GIVEN TASK - Copy out the listing exactly.

— Begin DATASET CONTENT —

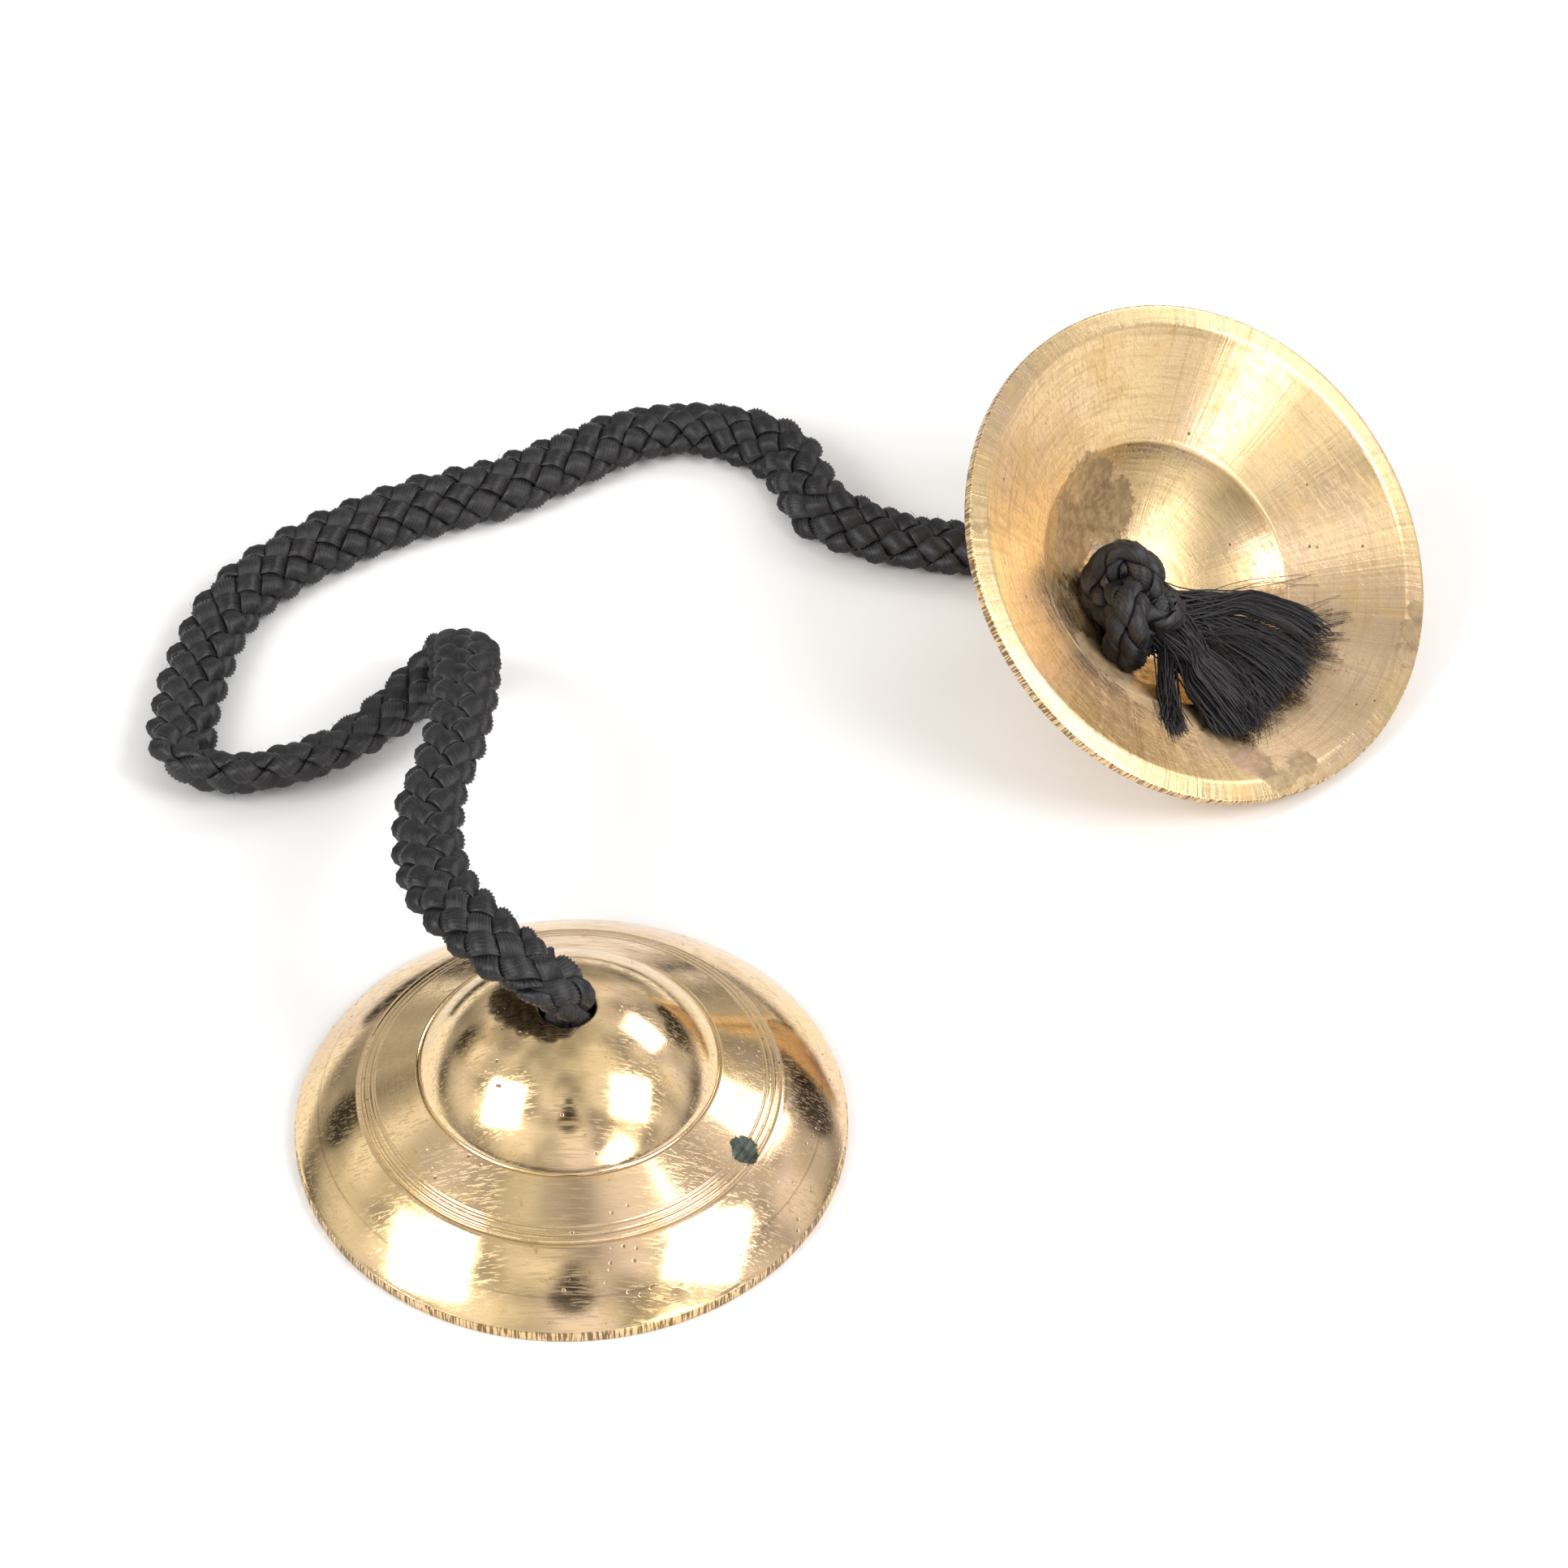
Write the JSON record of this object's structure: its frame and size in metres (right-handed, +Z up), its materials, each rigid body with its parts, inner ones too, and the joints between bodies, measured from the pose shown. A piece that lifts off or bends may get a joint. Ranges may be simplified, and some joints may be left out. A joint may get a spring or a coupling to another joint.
{
  "type": "finger cymbals",
  "caption": "Pair of domed brass hand cymbals with flat lips, joined by a flat black braided cord that is knotted and frayed inside each dome.",
  "frame": {"origin": "middle of the box around the two cymbals, on the surface that they lie on", "axes": "+Z up, away from that surface; -X and -Y towards the cymbal that stands on its lip, +X and +Y towards the one on its back"},
  "size_m": [0.1484, 0.1455, 0.0376],
  "materials": {
    "brass": "polished, with turning marks, fine scratches and spots of tarnish",
    "braid": "matte black eight-strand braid of fine yarns",
    "yarn": "frayed black yarn"
  },
  "bodies": {
    "cord": {"cord": "braid"},
    "left_end": {"cord_neck_left": "braid", "knot_left": "braid", "tassel_left": "yarn"},
    "left_cymbal": {"cymbal_left": "brass"},
    "right_end": {"cord_neck_right": "braid", "knot_right": "braid", "tassel_right": "yarn"},
    "right_cymbal": {"cymbal_right": "brass"}
  },
  "joints": [
    {"name": "left_tip", "type": "hinge", "parent": "cord", "child": "left_end", "pos_m": [-0.034, -0.034, 0.0216], "axis": [0, -1, 0], "range_deg": [-15, 45]},
    {"name": "left_spin", "type": "hinge", "parent": "left_end", "child": "left_cymbal", "pos_m": [-0.034, -0.034, 0], "axis": [0, 0, 1], "continuous": true},
    {"name": "right_tip", "type": "hinge", "parent": "cord", "child": "right_end", "pos_m": [0.0275, 0.046, 0.0026], "axis": [0.6947, 0.7193, 0], "range_deg": [-25, 50]},
    {"name": "right_spin", "type": "hinge", "parent": "right_end", "child": "right_cymbal", "pos_m": [0.037, 0.037, 0.01964], "axis": [0.4328, -0.4179, 0.7988], "continuous": true}
  ]
}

— End DATASET CONTENT —

EXERCISE SOLUTION -
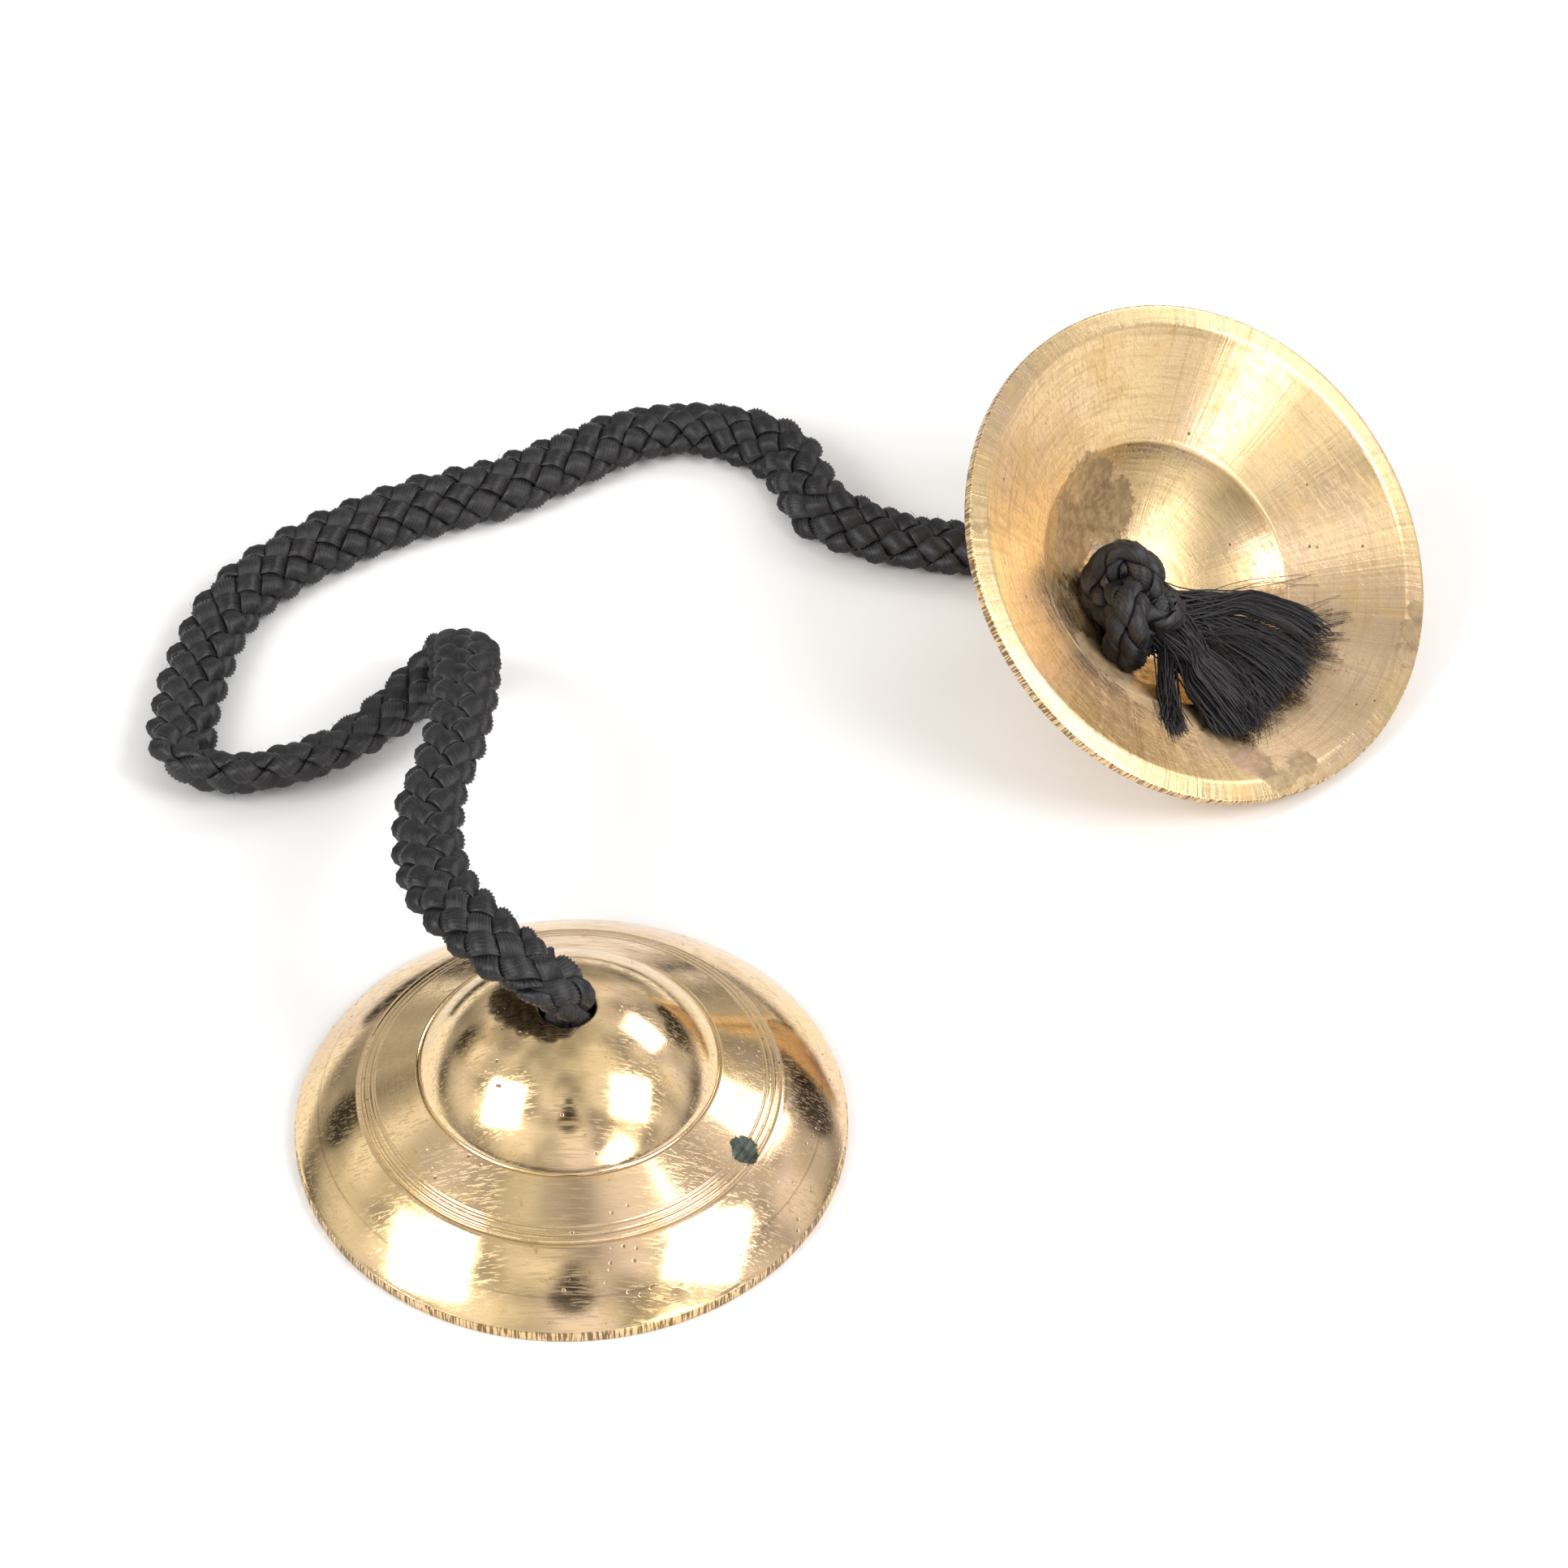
Write the JSON record of this object's structure: its frame and size in metres (right-handed, +Z up), its materials, each rigid body with its parts, inner ones too, and the joints between bodies, measured from the pose shown. A piece that lifts off or bends may get a joint. Ranges may be simplified, and some joints may be left out. A joint may get a spring or a coupling to another joint.
{
  "type": "finger cymbals",
  "caption": "Pair of domed brass hand cymbals with flat lips, joined by a flat black braided cord that is knotted and frayed inside each dome.",
  "frame": {"origin": "middle of the box around the two cymbals, on the surface that they lie on", "axes": "+Z up, away from that surface; -X and -Y towards the cymbal that stands on its lip, +X and +Y towards the one on its back"},
  "size_m": [0.1484, 0.1455, 0.0376],
  "materials": {
    "brass": "polished, with turning marks, fine scratches and spots of tarnish",
    "braid": "matte black eight-strand braid of fine yarns",
    "yarn": "frayed black yarn"
  },
  "bodies": {
    "cord": {"cord": "braid"},
    "left_end": {"cord_neck_left": "braid", "knot_left": "braid", "tassel_left": "yarn"},
    "left_cymbal": {"cymbal_left": "brass"},
    "right_end": {"cord_neck_right": "braid", "knot_right": "braid", "tassel_right": "yarn"},
    "right_cymbal": {"cymbal_right": "brass"}
  },
  "joints": [
    {"name": "left_tip", "type": "hinge", "parent": "cord", "child": "left_end", "pos_m": [-0.034, -0.034, 0.0216], "axis": [0, -1, 0], "range_deg": [-15, 45]},
    {"name": "left_spin", "type": "hinge", "parent": "left_end", "child": "left_cymbal", "pos_m": [-0.034, -0.034, 0], "axis": [0, 0, 1], "continuous": true},
    {"name": "right_tip", "type": "hinge", "parent": "cord", "child": "right_end", "pos_m": [0.0275, 0.046, 0.0026], "axis": [0.6947, 0.7193, 0], "range_deg": [-25, 50]},
    {"name": "right_spin", "type": "hinge", "parent": "right_end", "child": "right_cymbal", "pos_m": [0.037, 0.037, 0.01964], "axis": [0.4328, -0.4179, 0.7988], "continuous": true}
  ]
}